Short exercise
Narrow the data below down to the lines containing "that".

Raw records
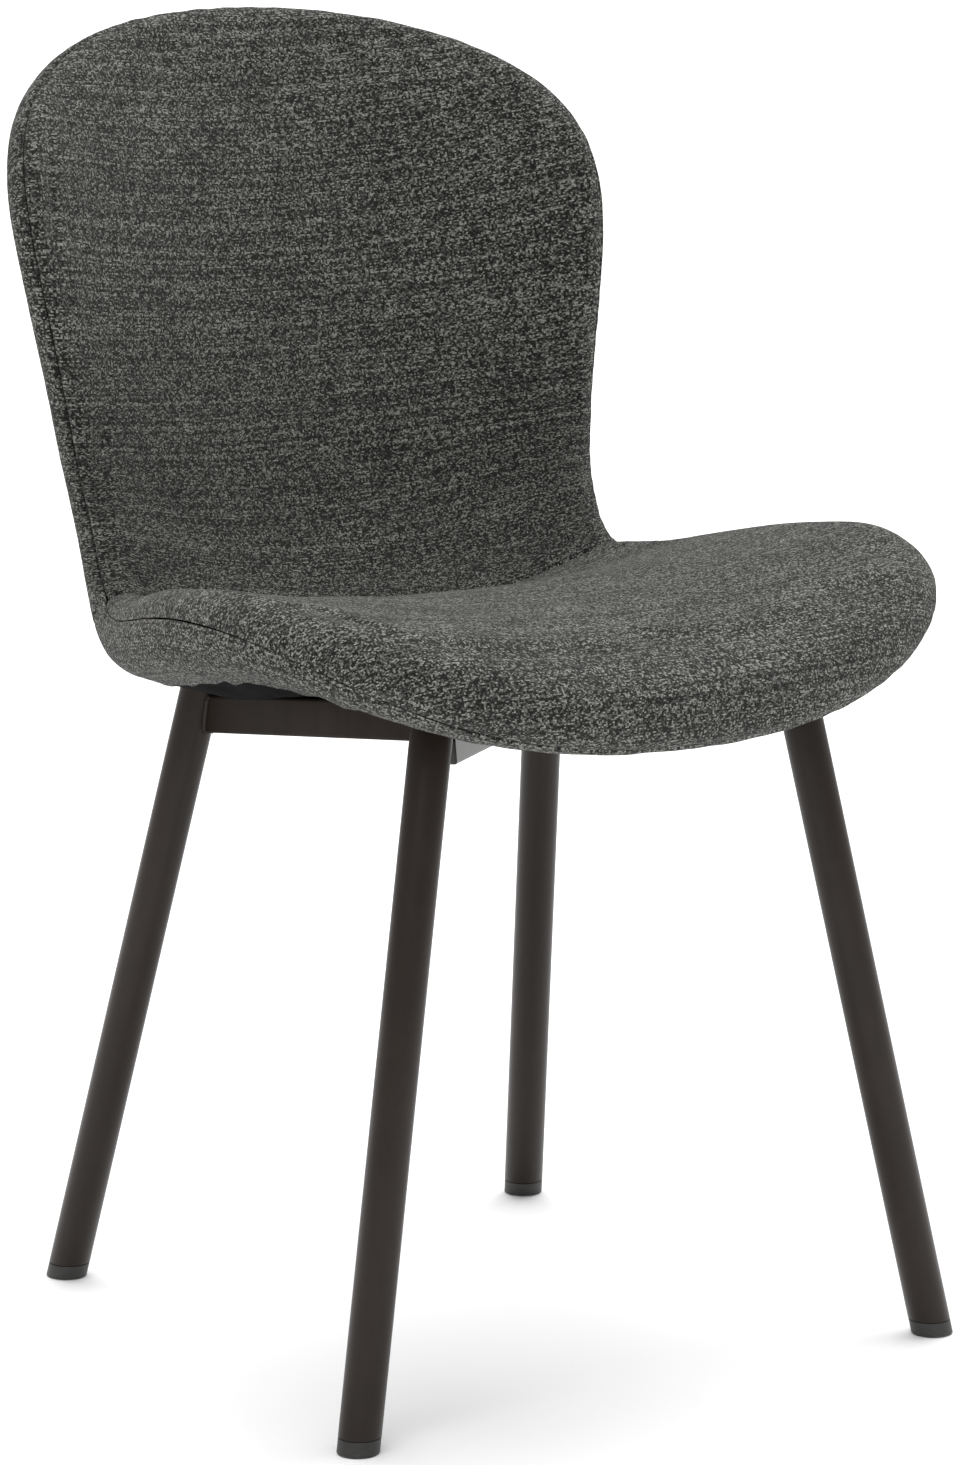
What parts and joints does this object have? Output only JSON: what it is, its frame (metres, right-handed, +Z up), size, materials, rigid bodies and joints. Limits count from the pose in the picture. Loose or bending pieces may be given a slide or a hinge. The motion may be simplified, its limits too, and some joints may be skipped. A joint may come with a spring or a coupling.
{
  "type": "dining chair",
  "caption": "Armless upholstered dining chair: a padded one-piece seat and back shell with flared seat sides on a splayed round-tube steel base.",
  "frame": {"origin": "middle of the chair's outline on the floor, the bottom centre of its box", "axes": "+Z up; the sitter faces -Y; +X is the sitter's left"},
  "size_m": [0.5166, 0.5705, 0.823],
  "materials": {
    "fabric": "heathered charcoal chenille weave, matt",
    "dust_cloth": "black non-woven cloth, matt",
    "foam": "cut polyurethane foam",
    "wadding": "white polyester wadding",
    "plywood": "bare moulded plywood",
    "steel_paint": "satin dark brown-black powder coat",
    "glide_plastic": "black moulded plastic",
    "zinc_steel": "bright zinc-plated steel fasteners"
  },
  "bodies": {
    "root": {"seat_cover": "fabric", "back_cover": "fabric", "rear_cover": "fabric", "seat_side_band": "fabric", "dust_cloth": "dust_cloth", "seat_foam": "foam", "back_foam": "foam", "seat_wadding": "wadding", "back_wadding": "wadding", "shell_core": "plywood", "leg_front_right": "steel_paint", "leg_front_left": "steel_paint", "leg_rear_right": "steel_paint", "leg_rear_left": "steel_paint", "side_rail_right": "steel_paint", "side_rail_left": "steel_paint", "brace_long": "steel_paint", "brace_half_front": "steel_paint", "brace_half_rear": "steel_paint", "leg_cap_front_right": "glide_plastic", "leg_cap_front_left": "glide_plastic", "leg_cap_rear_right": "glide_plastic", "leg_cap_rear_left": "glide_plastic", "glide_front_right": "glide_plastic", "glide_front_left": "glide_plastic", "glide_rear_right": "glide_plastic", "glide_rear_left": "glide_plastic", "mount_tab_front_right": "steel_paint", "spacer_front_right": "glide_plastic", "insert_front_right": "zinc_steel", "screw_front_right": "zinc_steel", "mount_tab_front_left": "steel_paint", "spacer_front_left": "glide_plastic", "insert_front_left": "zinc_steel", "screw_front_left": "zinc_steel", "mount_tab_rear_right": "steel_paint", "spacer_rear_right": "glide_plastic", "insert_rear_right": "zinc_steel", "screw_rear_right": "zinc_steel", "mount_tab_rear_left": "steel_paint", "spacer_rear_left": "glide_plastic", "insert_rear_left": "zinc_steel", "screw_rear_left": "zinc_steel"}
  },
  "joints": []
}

==

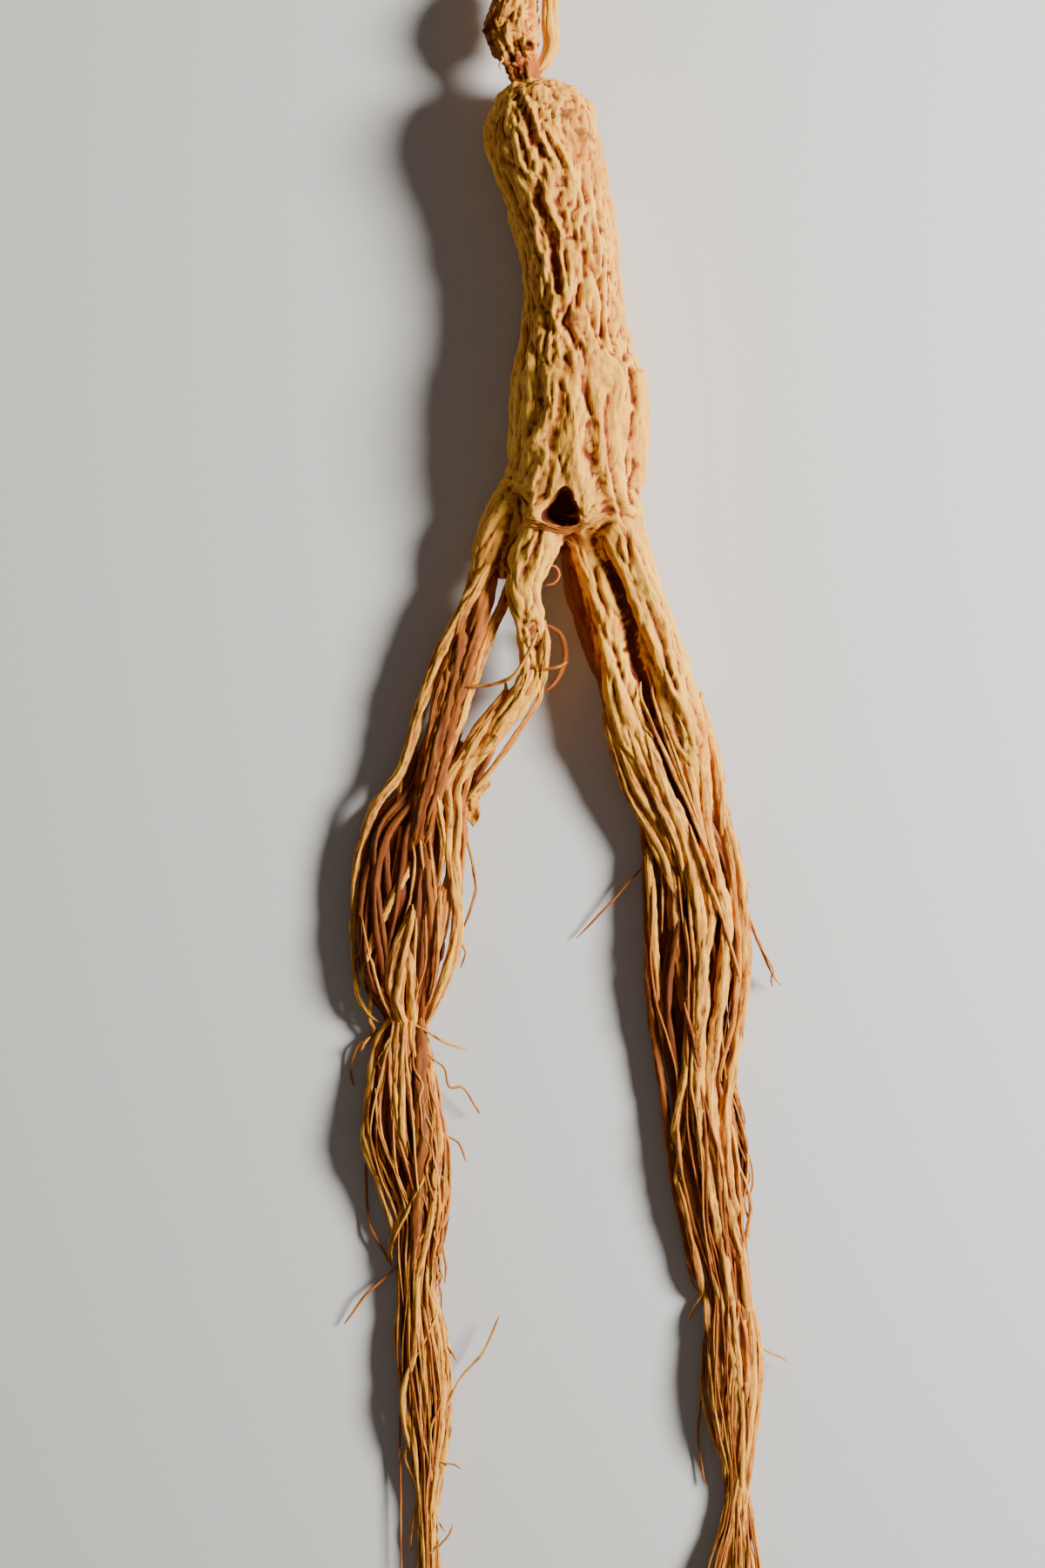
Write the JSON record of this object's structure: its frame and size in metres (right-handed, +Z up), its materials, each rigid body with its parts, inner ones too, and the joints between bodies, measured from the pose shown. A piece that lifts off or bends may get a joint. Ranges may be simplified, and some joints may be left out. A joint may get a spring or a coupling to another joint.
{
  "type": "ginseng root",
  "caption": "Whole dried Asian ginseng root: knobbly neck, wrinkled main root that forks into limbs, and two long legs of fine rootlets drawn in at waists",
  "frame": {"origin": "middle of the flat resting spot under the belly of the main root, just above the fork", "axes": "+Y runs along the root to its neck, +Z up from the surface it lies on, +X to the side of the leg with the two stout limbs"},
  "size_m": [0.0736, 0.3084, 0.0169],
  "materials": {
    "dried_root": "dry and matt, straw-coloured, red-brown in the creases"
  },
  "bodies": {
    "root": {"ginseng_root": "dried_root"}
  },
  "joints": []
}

Output of the exercise
Write the JSON record of this object's structure: its frame and size in metres (right-handed, +Z up), its materials, each rigid body with its parts, inner ones too, and the joints between bodies, measured from the pose shown. A piece that lifts off or bends may get a joint. Ranges may be simplified, and some joints may be left out. A joint may get a spring or a coupling to another joint.
  "caption": "Whole dried Asian ginseng root: knobbly neck, wrinkled main root that forks into limbs, and two long legs of fine rootlets drawn in at waists",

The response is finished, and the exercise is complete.